At times, Tom Huseby almost sounded like he was giving a stump speech.
"There's one thing that hasn't stopped at all and that's the great American startup machine. It will continue to produce. That's why this country is great," said Huseby, managing partner at SeaPoint Ventures, addressing a small group of people, many involved with wireless startups, at the Mobile Northwest conference in Seattle on Monday.
Huseby is a bit of a legend in Seattle. His fund has fueled startups in the area and beyond, particularly in wireless. He's revered for his keen insight into technology trends. Plus, he's funny.
"It turns out that not getting your money back is so much better than knowing you lost it. Isn't it? It's kinda nice to hope you might get your money back than to say, 'God, it's gone'," he said. That's his reasoning for why venture capital is actually now considered a safe bet. "Who would have thought that early-stage venture capital looked like one of the safe investments," he said. "A year ago people would have laughed. Who would have thought it'd be better than mortgages?"
Huseby offered his optimism about how the economic downturn might only minimally affect the startup engine in the U.S. and his opinions about what he continues to look for particularly in new mobile companies.
The downturn is unlikely to have a major affect on venture capital because the venture capital machine doesn't rely on debt, he said. "If you're an early stage venture play, you don't really rely on debt markets. You rely on equity. That equity comes from people who don't borrow to give it to you. No one borrows money to create a venture fund," he said.
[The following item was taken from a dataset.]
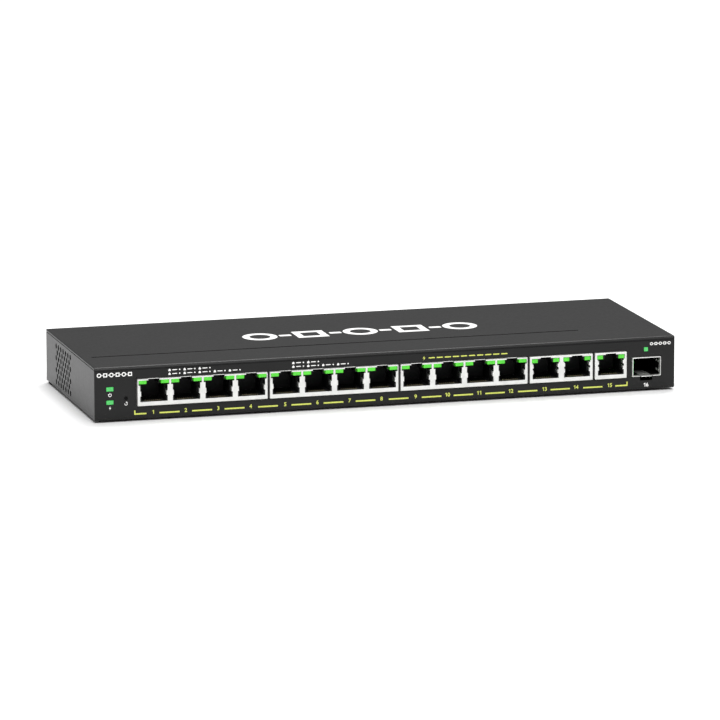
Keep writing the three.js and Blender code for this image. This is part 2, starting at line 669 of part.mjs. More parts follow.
const finish = (color, roughness, metalness) => new THREE.MeshStandardMaterial({ color, roughness, metalness });
const FINISHES = {
  paint: finish(0x2e2e30, 0.5, 0.3),
  plated: finish(0xe2e2e0, 0.3, 0.9),
  moulding: finish(0x0c0c0d, 0.6, 0),
  contact: finish(0xd8b04a, 0.3, 1),
  light: finish(0x52d834, 0.3, 0),
  rubber: finish(0x101010, 0.9, 0),
  board: finish(0x14502a, 0.5, 0),
  zinc: finish(0xb8bac0, 0.35, 0.9),
  aluminium: finish(0x9a9da2, 0.4, 0.9),
  can: finish(0x20242c, 0.4, 0.2),
};

const networkSwitch = new THREE.Group();

/** Adds one named piece. */
function add(name, body, finishName) {
  const mesh = new THREE.Mesh(geometryOf(body), FINISHES[finishName]);
  mesh.name = name;
  networkSwitch.add(mesh);
  return mesh;
}

add("base_tray", baseTray(), "paint");
add("top_cover", topCover(), "paint");
for (const [side, sign] of [["left", -1], ["right", 1]]) {
  add(`foot_rear_${side}`, foot(sign * (RIGHT - REAR_FOOT_INSET.x), BACK - REAR_FOOT_INSET.y), "rubber");
  add(`foot_front_${side}`, foot(sign * (RIGHT - FRONT_FOOT_INSET.x), FRONT + FRONT_FOOT_INSET.y), "rubber");
}

COVER_SCREWS.forEach((x, i) => {
  const mesh = add(`cover_screw_${i + 1}`, screw({ head: 2.7, headHeight: 1.5, shank: 1.2, length: 5 }), "zinc");
  mesh.rotation.x = -Math.PI / 2;
  mesh.position.set(x, BACK + 0.05, faceZ(COVER_SCREW_Z));
});

add("main_board", mainBoard(), "board");
STANDOFFS.forEach(([x, y], i) => {
  add(`standoff_${i + 1}`, standoff(x, y), "zinc");
  const mesh = add(`board_screw_${i + 1}`, screw({ head: 2.7, headHeight: 1.8, shank: 1.25, length: 4.2 }), "zinc");
  mesh.position.set(x, y, BOARD_TOP + 0.05);
});

for (const jack of jackBlocks) {
  add(`jack_shield_${jack.name}`, jackShield(jack), "plated");
  add(`jack_housing_${jack.name}`, jackHousing(jack), "moulding");
  add(`jack_contacts_${jack.name}`, jackContacts(jack), "contact");
  add(`jack_lights_${jack.name}`, jackLights(jack), "light");
}

add("sfp_cage", sfpCage(), "plated");
add("sfp_latch", sfpLatch(), "plated");
add("sfp_connector", sfpConnector(), "moulding");
add("power_light_pipe", panelLight(POWER_LIGHT, FRONT + 13), "light");
add("poe_light_pipe", panelLight(POE_LIGHT, FRONT + 8), "light");
add("sfp_light_pipe", sfpLight(), "light");
add("reset_switch", resetSwitch(), "moulding");
add("reset_plunger", resetPlunger(), "moulding");

add("inlet_body", inletBody(), "moulding");
add("inlet_pin", inletPin(), "plated");
add("inlet_spring", inletSpring(), "plated");

add("switch_chip", onBoard(CHIP.x, CHIP.y, CHIP.size, CHIP.size, CHIP.height), "moulding");
add("heatsink", heatsink(), "aluminium");
add("poe_chip_left", onBoard(-80, 8, 10, 10, 1), "moulding");
add("poe_chip_right", onBoard(45, 8, 10, 10, 1), "moulding");
const MAGNETICS = [jackBlocks[0].middle, jackBlocks[1].middle, jackBlocks[2].middle, 92];
MAGNETICS.forEach((x, i) => add(`magnetics_${i + 1}`, onBoard(x, -21, 36, 14, 6), "moulding"));
add("bulk_capacitor_1", capacitor(60, 32, 5, 15), "can");
add("bulk_capacitor_2", capacitor(73, 32, 5, 15), "can");
add("power_inductor", onBoard(42, 32, 12, 12, 7), "moulding");

export default networkSwitch;
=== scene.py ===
"""A sixteen-port desktop Ethernet switch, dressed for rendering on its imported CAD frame.

Shapes are built in millimetres and scaled to metres as each piece is placed. Face measures run from
the case's left edge and from the underside of its tray, as they do in the CAD part.
"""
import math

import bmesh
import bpy
from mathutils import Matrix, Vector


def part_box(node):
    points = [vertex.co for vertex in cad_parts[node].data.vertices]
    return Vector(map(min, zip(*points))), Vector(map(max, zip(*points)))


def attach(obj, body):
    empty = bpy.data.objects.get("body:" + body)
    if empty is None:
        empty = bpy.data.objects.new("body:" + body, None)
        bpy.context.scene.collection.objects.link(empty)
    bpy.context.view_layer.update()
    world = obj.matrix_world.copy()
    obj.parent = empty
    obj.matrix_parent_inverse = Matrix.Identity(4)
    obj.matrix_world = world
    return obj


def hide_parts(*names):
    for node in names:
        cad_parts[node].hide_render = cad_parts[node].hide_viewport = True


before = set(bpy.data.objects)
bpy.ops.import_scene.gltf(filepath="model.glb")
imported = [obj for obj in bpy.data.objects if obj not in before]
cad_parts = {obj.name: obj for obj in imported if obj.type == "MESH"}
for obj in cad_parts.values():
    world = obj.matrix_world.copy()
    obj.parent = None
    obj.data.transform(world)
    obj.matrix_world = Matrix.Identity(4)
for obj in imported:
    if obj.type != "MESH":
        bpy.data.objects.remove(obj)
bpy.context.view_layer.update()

MM = 0.001


def cad_range(node):
    """A CAD node's x, y and z ranges at rest, in millimetres."""
    low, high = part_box(node)
    return [(low[i] / MM, high[i] / MM) for i in range(3)]


# ---------------------------------------------------------------- dimensions

TRAY_X, TRAY_Y, TRAY_Z = cad_range("base_tray")
LID_Z = cad_range("top_cover")[2]
LEFT, RIGHT = TRAY_X
FRONT, BACK = TRAY_Y
UNDERSIDE = TRAY_Z[0]
PRINT = 0.04  # thickness of printed ink
TOP = LID_Z[1] - PRINT  # the lid's surface, with room for its print inside the CAD box

SHEET = 0.8
CORNER_RADIUS = 0.6
INNER_RADIUS = 0.3  # at the tray's inner corners
LID_BEND = 0.4
LID_FRONT_BEND = 1.6
LIP_ABOVE_WALL = 0.25  # from the lid's lip down to the top of the CAD tray's walls
FRONT_LIP_EXTRA = 0.65  # how much lower the lip hangs in front
LID_LIP = LID_Z[1] - TRAY_Z[1] - LIP_ABOVE_WALL
LID_FRONT_LIP = LID_LIP + FRONT_LIP_EXTRA
FLANGE_FOOT = 20.8  # how low the lid's inner flange reaches
FLANGE_GAP = 0.15
SEAM = 0.3
FRONT_SEAM = 0.08
CUT_EDGE = 0.12  # how far a cut edge in the sheet metal is broken

VENT = {"rows": 7, "columns": 7, "pitch_y": 4.95, "pitch_z": 2.9, "y": 13.85, "z": 12.2, "radius": 1.3}
GROOVE = {"left": 4.8, "right": 245.7, "from_front": 26, "width": 1.5, "depth": 0.4}
KEYHOLE = {"spread": 75, "y": 2, "head": 4, "neck": 2.1, "length": 8}
LOCK_SLOT = {"x": -90, "z": 12.5, "width": 7, "height": 3}
RESET_HOLE = 0.9  # radius
INLET_HOLE = 4.6
SCREW_HOLE = 1.7
LATCH_NOTCH_BOTTOM = 4.25
COVER_SCREWS = ("cover_screw_1", "cover_screw_2", "cover_screw_3")

PORT_PITCH = 15.75
BLOCKS = {"1_4": 4, "5_8": 4, "9_12": 4, "13_14": 2, "15": 1}
SHELL = 0.3
WIRES = 8  # contacts in a port
WIRE_PITCH = 1.02
WIRE_WIDTH = 0.42
PLUG = {"half": 5.95, "top": 16.2, "slot_half": 3.0, "depth": 14.5}
GANGED = {
    "cavity_half": 6.6, "cavity_bottom": 8.25, "ledge": 16.1, "zone_half": 7.4, "zone_top": 18.5,
    "notch_half": 2.7, "notch_top": 19.5, "light_inner": 3.5, "light_outer": 7.3, "light_bottom": 16.75,
    "light_forward": 0, "tabs": [(10.9, 13.2)],
}
SINGLE = {
    "cavity_half": 6.5, "cavity_bottom": 8.25, "ledge": 15.9, "zone_half": 6.95, "zone_top": 18.1,
    "notch_half": 2.6, "notch_top": 18.6, "light_inner": 3.85, "light_outer": 6.85, "light_bottom": 16.0,
    "light_forward": 0.4, "tabs": [(10.6, 12.4), (13.5, 15.2)],
}
STYLES = {"1_4": GANGED, "5_8": GANGED, "9_12": GANGED, "13_14": SINGLE, "15": SINGLE}

# The camera: where it looks from, as seen from the middle of the view, and a lens on a 36 mm sensor.
CAMERA_AZIMUTH = math.radians(-15.872)
CAMERA_ELEVATION = math.radians(11.302)
CAMERA_ROLL = math.radians(-0.061)
CAMERA_DISTANCE = 2.790
CAMERA_LENS = 294.35
CAMERA_RIGHT_OF_MIDDLE = -0.01355
CAMERA_ABOVE_MIDDLE = 0.02088
CAMERA_ORIGIN = Vector((0, FRONT, UNDERSIDE)) * MM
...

Venture investors are also typically prepared for a long return on their investment. "Everyone who raises money from us says, 'in three years we'll be cash flow positive.' We nod and say, 'that's nice'," he said. But in reality, he doesn't usually expect a return before eight or so years, he said.
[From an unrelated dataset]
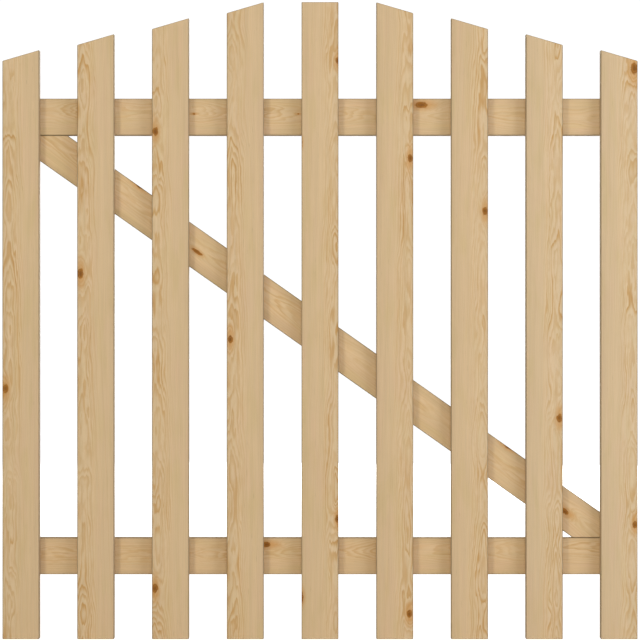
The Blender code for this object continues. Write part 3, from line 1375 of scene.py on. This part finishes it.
@dataclass
class Studio:
    """A white floor and white surroundings, soft boxes and a long lens straight in front.

    Attributes:
        lamps: The soft boxes.
        ambient: The light that comes evenly from all round.
        glow: The light that the floor shows of its own, which keeps it white.
        lens: The camera's focal length, in millimetres on a 36 mm frame.
        margin: The height of the view over the leaf's height.
        floor_size: The side of the floor.
    """

    lamps: tuple[Lamp, ...] = (
        Lamp("key_left", -29.0, 12.0, 6.0, 1.25, 0.24, (1.0, 0.97, 0.86)),
        Lamp("key_right", 52.4, 4.0, 3.4, 1.7, 0.345, (0.97, 1.01, 1.15)),
        Lamp("front", 2.0, 20.0, 5.0, 2.4, 0.18, (1.0, 1.005, 1.05)),
        Lamp("back", 172.0, 8.0, 5.0, 2.0, 0.42, (1.0, 0.99, 0.97)),
    )
    ambient: float = 0.29
    glow: float = 0.85
    lens: float = 150.0
    margin: float = 1.0044
    floor_size: float = 60.0

    def build(self) -> None:
        """Sets up the floor, the light and the camera."""
        low, high = CAD_BOX
        centre = (low + high) / 2
        self.build_floor(low.z)
        for lamp in self.lamps:
            lamp.build(centre)
        self.build_world()
        self.build_camera(low, high)
        view = bpy.context.scene.view_settings
        view.view_transform, view.look, view.exposure, view.gamma = "Standard", "None", 0.0, 1.0

    def build_floor(self, height: float) -> None:
        """Lays the floor.

        Args:
            height: The floor's height.
        """
        bm = bmesh.new()
        bmesh.ops.create_grid(bm, x_segments=1, y_segments=1, size=self.floor_size / 2)
        bmesh.ops.translate(bm, verts=bm.verts, vec=(0, 0, height))
        mesh = bpy.data.meshes.new("floor")
        bm.to_mesh(mesh)
        bm.free()
        floor = bpy.data.objects.new("floor", mesh)
        material = bpy.data.materials.new("floor_white")
        material.use_nodes = True
        graph = Graph(material.node_tree)
        shader = material.node_tree.nodes["Principled BSDF"]
        shader.inputs["Base Color"].default_value = (0.8, 0.8, 0.8, 1.0)
        shader.inputs["Roughness"].default_value = 0.9
        shader.inputs["Specular IOR Level"].default_value = 0.0
        shader.inputs["Emission Color"].default_value = (1.0, 1.0, 1.0, 1.0)
        seen = graph.node("LightPath").outputs["Is Camera Ray"]
        graph.feed(shader.inputs["Emission Strength"], graph.maths("MULTIPLY", seen, self.glow))
        mesh.materials.append(material)
        bpy.context.scene.collection.objects.link(floor)

    def build_world(self) -> None:
        """Makes the even white surroundings."""
        world = bpy.data.worlds.new("studio")
        bpy.context.scene.world = world
        world.use_nodes = True
        graph = Graph(world.node_tree)
        background = world.node_tree.nodes["Background"]
        background.inputs["Color"].default_value = (1.0, 1.0, 1.0, 1.0)
        seen = graph.node("LightPath").outputs["Is Camera Ray"]
        strength = graph.maths("MULTIPLY_ADD", seen, 1.05 - self.ambient, self.ambient)
        graph.feed(background.inputs["Strength"], strength)

    def build_camera(self, low: Vector, high: Vector) -> None:
        """Places the camera straight in front, level with the leaf's middle.

        Args:
            low: The leaf's lowest corner.
            high: The leaf's highest corner.
        """
        data = bpy.data.cameras.new("camera")
        data.lens, data.sensor_width = self.lens, 36.0
        data.clip_end = self.floor_size
        distance = (high.z - low.z) * self.margin * self.lens / data.sensor_width
        camera = bpy.data.objects.new("camera", data)
        camera.location = ((low.x + high.x) / 2, low.y - distance, (low.z + high.z) / 2 + 1.0 * MM)
        camera.rotation_euler = Euler((math.pi / 2, 0.0, 0.0))
        bpy.context.scene.collection.objects.link(camera)
        bpy.context.scene.camera = camera


def main() -> None:
    """Builds the studio and the leaf."""
    logging.basicConfig(level=logging.INFO, format="%(name)s: %(message)s")
    Studio().build()
    pine = Pine(PineFinish())
    Pickets().build(pine)
    Rails().build(pine)
    Screws().build(ZincFinish())


if __name__ == "__main__":
    main()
"There's no reason to panic despite the Sequoia panic notes," he said. He was referring to reports of a meeting that Sequoia Capital reportedly called recently to warn its portfolio company of dire times to come because of the economic downturn.
Still, Huseby acknowledged that there is certainly an economic crisis. "We will have high unemployment rates and people are really going to be suffering. We need to help people who aren't as well off as we are. Those are economic realities," he said.
His sentiments about the venture capital markets were largely backed by a report issued over the weekend by PricewaterhouseCoopers and the National Venture Capital Association showing that venture investing in the third quarter this year is about normal, though they expect a dip in the coming quarters.
The report showed that venture capitalists invested US$7.1 billion in 907 deals in the third quarter in the U.S. While that's down from the $7.7 billion invested in 1,033 deals in the second quarter, the researchers said the third-quarter numbers were in line with historical norms for the quarter.
The danger in the future, the researchers said, is if new companies struggle to find exits because of the economy. In that case, investors will have to continue to put money into their portfolio companies to support them, channeling their resources away from new deals.
For new companies particularly in the wireless industry hoping to find available funding, Huseby offered some advice. Startups will need to have a very clear business plan. "Hope is diminished. There's no question that the Sequoia panic notes have reduced the probability that you can get funding based on hope," he said.
He pointed to a couple of aspects that he looks for when considering new investments. "We look for a winner-take-all Switzerland play," he said. That describes companies that have offerings that work best if essentially all operators or mobile-phone makers adopt their offerings. He used Tegic, the predictive text technology, as an example. "How many different ways are people going to learn to input text? Probably one," he said. SeaPoint is an investor in Tegic.
Location-based applications are also looking interesting, although he had a word of caution to developers. No pitch that starts with "say you're walking by a Starbucks," is going to work, he joked. "Just eliminate that line," he said. The example, usually in which someone walks by a Starbucks and automatically receives a coupon for discounted coffee to their phone, has been used for many years by companies as they try to jump start the location-based services market.
Applications that can remove what he calls "viral road blocks," are also appealing. The slightest discouragement -- such as an application that only works with one operator or on a certain type of phone -- can completely stop an application from becoming viral, he said.
He's also excited about mobile advertising. "The really neat thing is that people don't make the decision to consume advertising," he said. Still, mobile advertising companies will need to convince advertisers to budget for the expenditure. "The key to mobile advertising is to get out of the 'new shit' budget," he said. That's his description of a budget line some companies have for experimental practices.
Huseby, who primarily looks at wireless companies, said Seattle is the place to be for mobile. "Seattle it turns out is the center of the universe for mobile apps. You have to go to London before you find a higher concentration of expertise," he said.